Before diving into the making process, it's important to understand why these PCBs can't be built using off-the-shelf methods. Aerospace test equipment operates in environments that would cripple standard electronics. Imagine a test rig verifying the thermal management of a rocket's avionics: it might cycle between -55°C and 125°C for days on end. Or consider a portable ground station testing satellite antennas, jostled in transit and exposed to humidity, dust, and even occasional chemical fumes. These conditions demand PCBs that are not just functional, but resilient .
Compliance is another non-negotiable. Regulatory bodies like the FAA, ESA, and ISO set rigorous standards (think ISO 9001, AS9100 for aerospace) to ensure safety and reliability. This means every step of PCB production—from material selection to final testing—must be documented, traceable, and auditable. There's no room for shortcuts when a single faulty connection could lead to inaccurate test data, delaying a mission or, worse, compromising its success.
Precision is also paramount. Aerospace test equipment often handles high-frequency signals, sensitive sensors, and low-power circuits. A PCB with inconsistent impedance, misaligned traces, or poor thermal management can introduce noise, distort measurements, or even fail under stress. For example, a PCB in a radar test system must maintain signal integrity across GHz frequencies to ensure accurate range and resolution readings. This level of precision requires a manufacturing process fine-tuned for aerospace needs.
Creating a PCB for aerospace test equipment isn't just about following a standard workflow—it's about elevating each step to meet the industry's unique demands. Let's break down the process, highlighting the critical considerations that make these PCBs stand out.
The journey begins with design, but not just any design. Aerospace PCBs start with specialized software that simulates performance under extreme conditions. Engineers model thermal distribution to prevent hotspots, simulate signal paths to avoid interference, and test for mechanical stress (like vibration) that could loosen components. For example, a PCB designed for a hypersonic vehicle test chamber must account for rapid temperature swings, so designers might incorporate heat sinks directly into the board layout or use materials with high thermal conductivity.
Trace routing is another area where aerospace differs. Unlike consumer PCBs, where space is often the primary concern, aerospace designs prioritize reliability over density. Traces are wider to handle higher currents, vias are plated with thicker copper to resist fatigue, and critical paths are shielded to minimize crosstalk. Designers also avoid sharp angles in traces, which can cause signal reflections at high frequencies—a small detail that can make a big difference in test accuracy.

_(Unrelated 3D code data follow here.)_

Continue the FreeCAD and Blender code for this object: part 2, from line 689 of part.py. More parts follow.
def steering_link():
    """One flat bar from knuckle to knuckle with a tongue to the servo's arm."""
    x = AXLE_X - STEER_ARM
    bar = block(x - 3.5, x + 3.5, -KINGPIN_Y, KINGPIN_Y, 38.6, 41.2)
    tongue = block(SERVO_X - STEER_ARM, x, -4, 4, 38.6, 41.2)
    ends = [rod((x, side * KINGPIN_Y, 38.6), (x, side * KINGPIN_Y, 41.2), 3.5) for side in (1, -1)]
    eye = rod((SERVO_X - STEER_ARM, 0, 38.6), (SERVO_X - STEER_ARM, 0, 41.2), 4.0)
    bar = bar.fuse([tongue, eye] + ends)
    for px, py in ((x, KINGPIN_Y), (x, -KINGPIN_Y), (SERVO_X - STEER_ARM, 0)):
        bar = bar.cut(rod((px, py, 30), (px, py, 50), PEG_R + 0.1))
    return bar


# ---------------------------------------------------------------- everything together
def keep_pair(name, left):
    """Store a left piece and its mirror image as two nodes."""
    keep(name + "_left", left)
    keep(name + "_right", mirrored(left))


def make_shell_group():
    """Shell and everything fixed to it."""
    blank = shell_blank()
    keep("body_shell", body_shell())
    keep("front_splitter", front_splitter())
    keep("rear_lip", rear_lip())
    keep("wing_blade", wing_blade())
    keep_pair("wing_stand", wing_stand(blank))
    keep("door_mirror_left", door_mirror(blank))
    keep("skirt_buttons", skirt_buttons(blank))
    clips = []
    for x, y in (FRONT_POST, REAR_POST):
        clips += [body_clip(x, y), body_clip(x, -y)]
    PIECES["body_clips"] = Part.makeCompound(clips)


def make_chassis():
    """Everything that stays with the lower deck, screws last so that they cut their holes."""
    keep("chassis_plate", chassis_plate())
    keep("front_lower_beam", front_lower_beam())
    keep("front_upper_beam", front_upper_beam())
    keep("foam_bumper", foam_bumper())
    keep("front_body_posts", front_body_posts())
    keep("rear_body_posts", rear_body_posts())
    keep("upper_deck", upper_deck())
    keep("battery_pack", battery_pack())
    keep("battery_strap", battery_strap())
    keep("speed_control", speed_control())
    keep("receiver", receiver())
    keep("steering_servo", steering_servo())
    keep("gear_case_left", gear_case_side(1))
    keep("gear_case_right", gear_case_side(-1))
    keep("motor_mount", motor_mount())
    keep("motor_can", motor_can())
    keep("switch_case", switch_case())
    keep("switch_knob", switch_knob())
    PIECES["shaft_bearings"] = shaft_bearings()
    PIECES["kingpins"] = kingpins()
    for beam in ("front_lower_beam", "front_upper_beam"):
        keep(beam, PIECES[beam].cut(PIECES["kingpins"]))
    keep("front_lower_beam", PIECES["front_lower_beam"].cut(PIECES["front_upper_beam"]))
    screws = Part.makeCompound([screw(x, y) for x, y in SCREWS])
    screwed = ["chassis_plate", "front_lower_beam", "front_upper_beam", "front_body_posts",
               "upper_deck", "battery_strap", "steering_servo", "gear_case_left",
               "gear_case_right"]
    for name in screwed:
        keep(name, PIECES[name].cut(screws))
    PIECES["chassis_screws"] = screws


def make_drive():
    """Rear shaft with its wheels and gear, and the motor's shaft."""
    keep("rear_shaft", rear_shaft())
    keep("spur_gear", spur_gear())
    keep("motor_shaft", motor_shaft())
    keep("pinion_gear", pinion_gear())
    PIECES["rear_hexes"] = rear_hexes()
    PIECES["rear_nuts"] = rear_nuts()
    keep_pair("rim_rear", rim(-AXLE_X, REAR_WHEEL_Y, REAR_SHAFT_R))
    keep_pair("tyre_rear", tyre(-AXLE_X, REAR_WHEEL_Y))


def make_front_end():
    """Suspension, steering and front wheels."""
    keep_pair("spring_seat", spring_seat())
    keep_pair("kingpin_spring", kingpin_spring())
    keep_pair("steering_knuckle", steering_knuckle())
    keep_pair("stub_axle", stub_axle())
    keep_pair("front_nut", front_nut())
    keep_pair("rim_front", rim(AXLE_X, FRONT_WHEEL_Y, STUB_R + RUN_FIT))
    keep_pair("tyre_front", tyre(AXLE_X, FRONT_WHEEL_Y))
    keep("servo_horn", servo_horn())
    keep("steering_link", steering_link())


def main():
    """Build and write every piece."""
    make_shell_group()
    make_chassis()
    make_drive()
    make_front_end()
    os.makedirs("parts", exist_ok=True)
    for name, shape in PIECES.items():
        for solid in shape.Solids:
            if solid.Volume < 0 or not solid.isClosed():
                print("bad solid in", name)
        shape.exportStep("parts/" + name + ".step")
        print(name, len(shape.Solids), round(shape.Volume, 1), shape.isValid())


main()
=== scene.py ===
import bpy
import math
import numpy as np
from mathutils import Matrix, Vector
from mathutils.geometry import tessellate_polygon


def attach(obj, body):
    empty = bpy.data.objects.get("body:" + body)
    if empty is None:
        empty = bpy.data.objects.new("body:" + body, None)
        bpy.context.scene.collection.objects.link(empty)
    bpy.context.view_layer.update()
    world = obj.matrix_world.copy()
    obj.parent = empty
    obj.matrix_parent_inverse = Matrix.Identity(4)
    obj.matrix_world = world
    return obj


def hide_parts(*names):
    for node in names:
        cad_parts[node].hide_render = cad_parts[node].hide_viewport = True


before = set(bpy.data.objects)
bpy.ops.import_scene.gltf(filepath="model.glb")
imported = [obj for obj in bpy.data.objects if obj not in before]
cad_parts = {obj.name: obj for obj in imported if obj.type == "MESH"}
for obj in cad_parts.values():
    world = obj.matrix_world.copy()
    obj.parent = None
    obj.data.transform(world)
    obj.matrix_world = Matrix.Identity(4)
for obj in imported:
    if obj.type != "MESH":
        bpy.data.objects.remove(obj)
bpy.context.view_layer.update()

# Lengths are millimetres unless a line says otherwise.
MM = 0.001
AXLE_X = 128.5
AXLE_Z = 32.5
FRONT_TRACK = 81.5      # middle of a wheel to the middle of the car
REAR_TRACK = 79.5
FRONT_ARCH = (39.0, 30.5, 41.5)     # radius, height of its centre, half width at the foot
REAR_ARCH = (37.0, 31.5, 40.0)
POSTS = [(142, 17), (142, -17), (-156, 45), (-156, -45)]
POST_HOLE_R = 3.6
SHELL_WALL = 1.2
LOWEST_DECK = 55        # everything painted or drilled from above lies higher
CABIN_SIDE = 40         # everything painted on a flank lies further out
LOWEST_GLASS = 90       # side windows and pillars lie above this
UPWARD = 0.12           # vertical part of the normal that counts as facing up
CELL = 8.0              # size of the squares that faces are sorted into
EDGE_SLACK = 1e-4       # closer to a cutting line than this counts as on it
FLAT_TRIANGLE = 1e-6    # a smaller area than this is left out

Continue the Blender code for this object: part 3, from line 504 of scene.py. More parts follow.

Choosing the right materials is like building a house on a solid foundation—get it wrong, and everything else suffers. For aerospace PCBs, standard FR-4 (a common epoxy resin substrate) often isn't enough. Instead, manufacturers opt for high-performance materials like polyimide or PTFE-based substrates, which offer better thermal stability, lower dielectric loss, and higher Tg (glass transition temperature). A higher Tg means the material retains its rigidity at higher temperatures, preventing warping in hot environments.
Copper thickness is another key choice. While consumer PCBs might use 1oz copper (35μm thick), aerospace designs often specify 2oz or more to improve current-carrying capacity and thermal dissipation. For PCBs in high-vibration environments, flexible substrates (like flex PCBs or rigid-flex combinations) might be used to absorb stress without cracking. Even the solder mask isn't an afterthought—aerospace PCBs often use UV-resistant, flame-retardant masks to withstand long-term exposure to harsh lighting or chemicals.
Fabrication is where the design and materials come to life, and precision is everything. The process starts with cutting the substrate to size, then cleaning it to remove contaminants that could weaken adhesion. Next, a layer of copper is bonded to the substrate (either via lamination or electroplating), followed by applying a photoresist—a light-sensitive material that defines the trace pattern.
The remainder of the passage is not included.